WORK TO COMPLETE:
Reproduce exactly the lines below, from the first through the one containing "return line + corners[-1:]", and nothing more.

INFORMATION SUPPLIED:

⟨

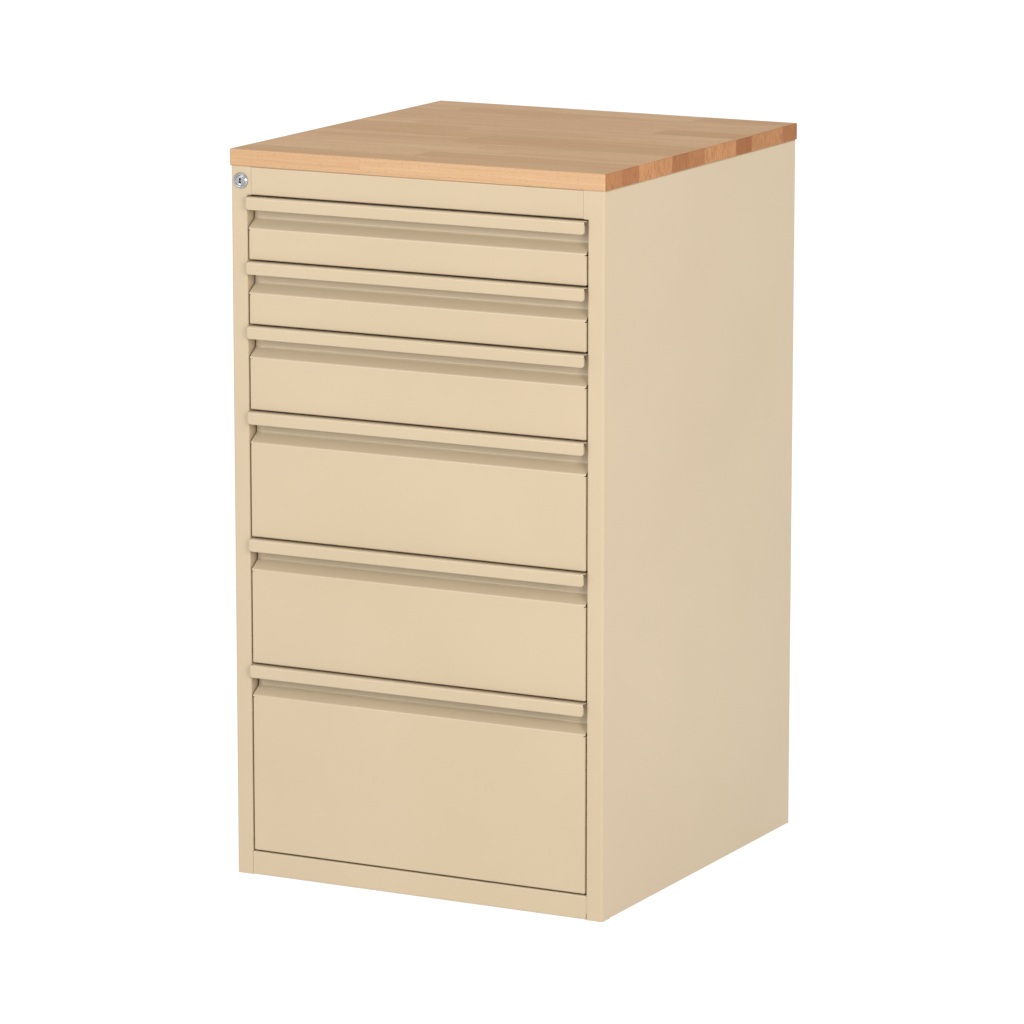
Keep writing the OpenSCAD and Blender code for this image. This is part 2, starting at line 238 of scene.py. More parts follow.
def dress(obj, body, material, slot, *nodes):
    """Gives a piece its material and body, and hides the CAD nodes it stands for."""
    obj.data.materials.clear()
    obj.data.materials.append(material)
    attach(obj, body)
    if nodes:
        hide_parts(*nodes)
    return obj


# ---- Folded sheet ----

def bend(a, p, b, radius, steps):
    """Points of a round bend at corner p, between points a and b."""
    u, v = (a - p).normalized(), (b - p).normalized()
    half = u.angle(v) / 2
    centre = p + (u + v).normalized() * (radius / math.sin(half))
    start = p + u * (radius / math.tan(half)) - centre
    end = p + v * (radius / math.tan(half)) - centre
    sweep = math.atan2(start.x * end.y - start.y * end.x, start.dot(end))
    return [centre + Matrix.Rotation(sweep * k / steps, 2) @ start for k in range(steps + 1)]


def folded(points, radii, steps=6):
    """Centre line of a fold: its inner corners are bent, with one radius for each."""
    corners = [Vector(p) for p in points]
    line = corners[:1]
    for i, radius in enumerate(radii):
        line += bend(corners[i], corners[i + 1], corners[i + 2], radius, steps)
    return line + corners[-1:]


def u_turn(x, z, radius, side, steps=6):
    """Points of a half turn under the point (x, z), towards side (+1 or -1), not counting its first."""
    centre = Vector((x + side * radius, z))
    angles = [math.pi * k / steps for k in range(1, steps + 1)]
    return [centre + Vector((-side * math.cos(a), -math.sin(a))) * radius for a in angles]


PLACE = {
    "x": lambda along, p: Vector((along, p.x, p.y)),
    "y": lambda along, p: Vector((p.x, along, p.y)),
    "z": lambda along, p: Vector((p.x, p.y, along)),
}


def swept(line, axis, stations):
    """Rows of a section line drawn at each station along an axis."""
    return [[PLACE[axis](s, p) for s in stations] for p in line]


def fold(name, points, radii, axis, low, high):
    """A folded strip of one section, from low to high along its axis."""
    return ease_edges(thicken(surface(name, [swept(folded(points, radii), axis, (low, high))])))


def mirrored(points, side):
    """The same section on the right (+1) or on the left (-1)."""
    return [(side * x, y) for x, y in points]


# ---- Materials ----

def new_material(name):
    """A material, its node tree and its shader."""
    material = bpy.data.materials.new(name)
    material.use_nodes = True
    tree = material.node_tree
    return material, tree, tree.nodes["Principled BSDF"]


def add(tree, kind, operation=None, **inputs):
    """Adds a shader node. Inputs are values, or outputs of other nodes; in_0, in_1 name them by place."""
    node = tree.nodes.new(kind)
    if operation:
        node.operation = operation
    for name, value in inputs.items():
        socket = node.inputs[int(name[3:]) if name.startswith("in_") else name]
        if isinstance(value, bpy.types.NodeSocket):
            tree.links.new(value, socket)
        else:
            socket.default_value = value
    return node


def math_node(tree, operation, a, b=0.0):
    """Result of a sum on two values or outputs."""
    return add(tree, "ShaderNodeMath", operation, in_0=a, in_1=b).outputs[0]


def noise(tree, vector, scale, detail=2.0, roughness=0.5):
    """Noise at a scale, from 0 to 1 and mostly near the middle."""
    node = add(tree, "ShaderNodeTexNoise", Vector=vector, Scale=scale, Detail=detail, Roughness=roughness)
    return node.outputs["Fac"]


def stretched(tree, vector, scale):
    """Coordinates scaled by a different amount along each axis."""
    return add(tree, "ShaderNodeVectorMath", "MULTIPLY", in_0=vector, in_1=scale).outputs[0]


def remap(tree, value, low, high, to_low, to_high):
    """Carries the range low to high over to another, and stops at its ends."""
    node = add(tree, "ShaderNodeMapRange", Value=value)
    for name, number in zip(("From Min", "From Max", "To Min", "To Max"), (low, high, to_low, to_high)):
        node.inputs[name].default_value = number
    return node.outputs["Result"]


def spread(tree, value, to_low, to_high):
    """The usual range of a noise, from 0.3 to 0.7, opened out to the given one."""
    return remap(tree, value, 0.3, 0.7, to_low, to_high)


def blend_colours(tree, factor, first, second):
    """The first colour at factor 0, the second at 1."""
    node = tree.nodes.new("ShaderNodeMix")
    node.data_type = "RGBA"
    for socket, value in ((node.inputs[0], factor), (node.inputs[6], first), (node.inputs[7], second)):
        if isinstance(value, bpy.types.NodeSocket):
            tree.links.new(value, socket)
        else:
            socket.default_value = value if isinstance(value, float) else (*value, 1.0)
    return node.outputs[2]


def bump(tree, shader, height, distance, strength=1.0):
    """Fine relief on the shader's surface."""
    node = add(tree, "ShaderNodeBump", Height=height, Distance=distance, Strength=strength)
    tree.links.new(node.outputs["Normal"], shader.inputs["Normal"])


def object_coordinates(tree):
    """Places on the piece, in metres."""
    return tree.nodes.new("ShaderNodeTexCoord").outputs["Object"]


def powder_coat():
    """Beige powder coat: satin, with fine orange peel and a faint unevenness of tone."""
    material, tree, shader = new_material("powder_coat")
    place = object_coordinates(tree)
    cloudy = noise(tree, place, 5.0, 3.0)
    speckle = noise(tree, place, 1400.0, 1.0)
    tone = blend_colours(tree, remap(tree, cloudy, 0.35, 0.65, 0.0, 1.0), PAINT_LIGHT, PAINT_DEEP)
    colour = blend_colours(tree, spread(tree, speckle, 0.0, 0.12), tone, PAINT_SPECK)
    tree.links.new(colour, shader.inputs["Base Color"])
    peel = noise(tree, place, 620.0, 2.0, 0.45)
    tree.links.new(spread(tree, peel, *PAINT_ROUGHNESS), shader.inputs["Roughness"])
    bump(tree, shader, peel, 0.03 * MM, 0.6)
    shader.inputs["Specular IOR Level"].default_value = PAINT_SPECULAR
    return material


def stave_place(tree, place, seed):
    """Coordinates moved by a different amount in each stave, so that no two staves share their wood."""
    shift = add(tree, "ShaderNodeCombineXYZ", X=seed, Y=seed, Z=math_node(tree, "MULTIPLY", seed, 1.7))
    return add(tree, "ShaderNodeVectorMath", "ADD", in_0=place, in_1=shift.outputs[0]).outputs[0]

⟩

ANSWER BELOW:
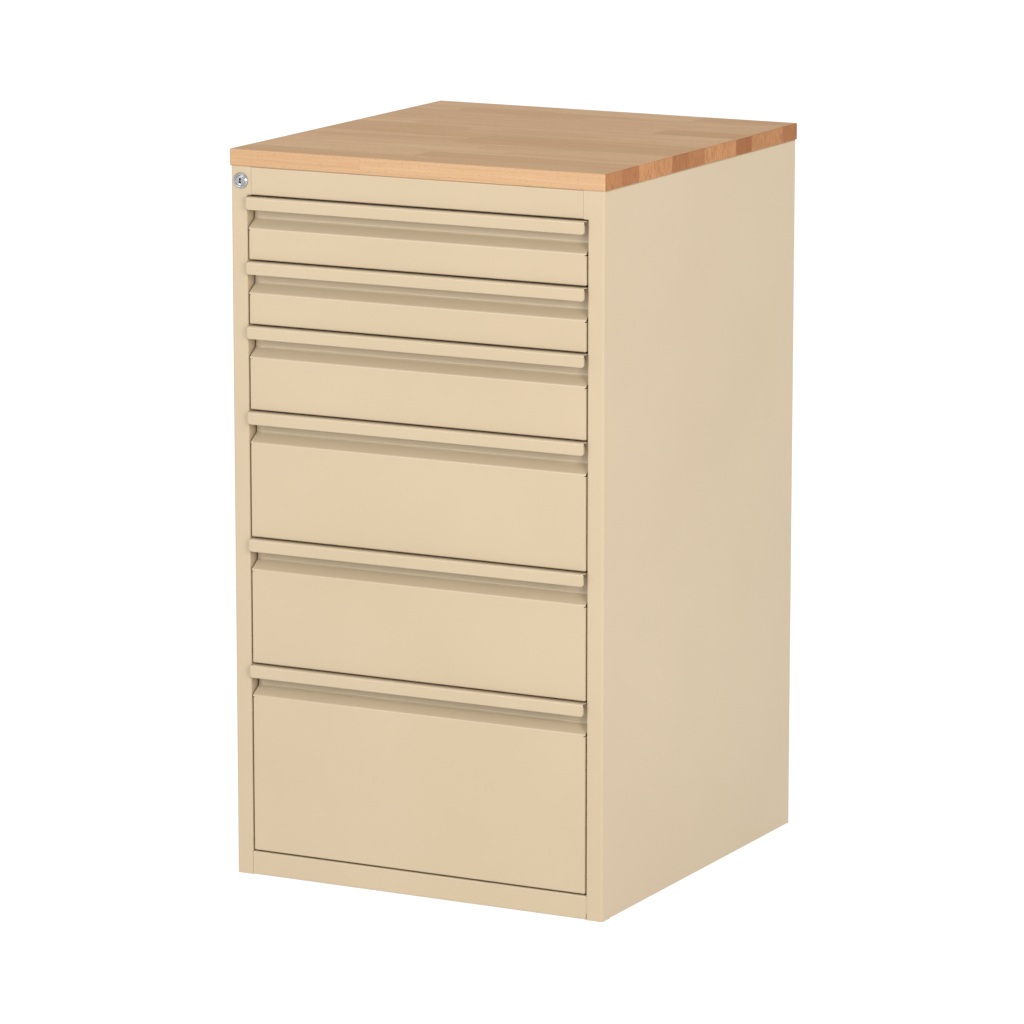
Keep writing the OpenSCAD and Blender code for this image. This is part 2, starting at line 238 of scene.py. More parts follow.
def dress(obj, body, material, slot, *nodes):
    """Gives a piece its material and body, and hides the CAD nodes it stands for."""
    obj.data.materials.clear()
    obj.data.materials.append(material)
    attach(obj, body)
    if nodes:
        hide_parts(*nodes)
    return obj


# ---- Folded sheet ----

def bend(a, p, b, radius, steps):
    """Points of a round bend at corner p, between points a and b."""
    u, v = (a - p).normalized(), (b - p).normalized()
    half = u.angle(v) / 2
    centre = p + (u + v).normalized() * (radius / math.sin(half))
    start = p + u * (radius / math.tan(half)) - centre
    end = p + v * (radius / math.tan(half)) - centre
    sweep = math.atan2(start.x * end.y - start.y * end.x, start.dot(end))
    return [centre + Matrix.Rotation(sweep * k / steps, 2) @ start for k in range(steps + 1)]


def folded(points, radii, steps=6):
    """Centre line of a fold: its inner corners are bent, with one radius for each."""
    corners = [Vector(p) for p in points]
    line = corners[:1]
    for i, radius in enumerate(radii):
        line += bend(corners[i], corners[i + 1], corners[i + 2], radius, steps)
    return line + corners[-1:]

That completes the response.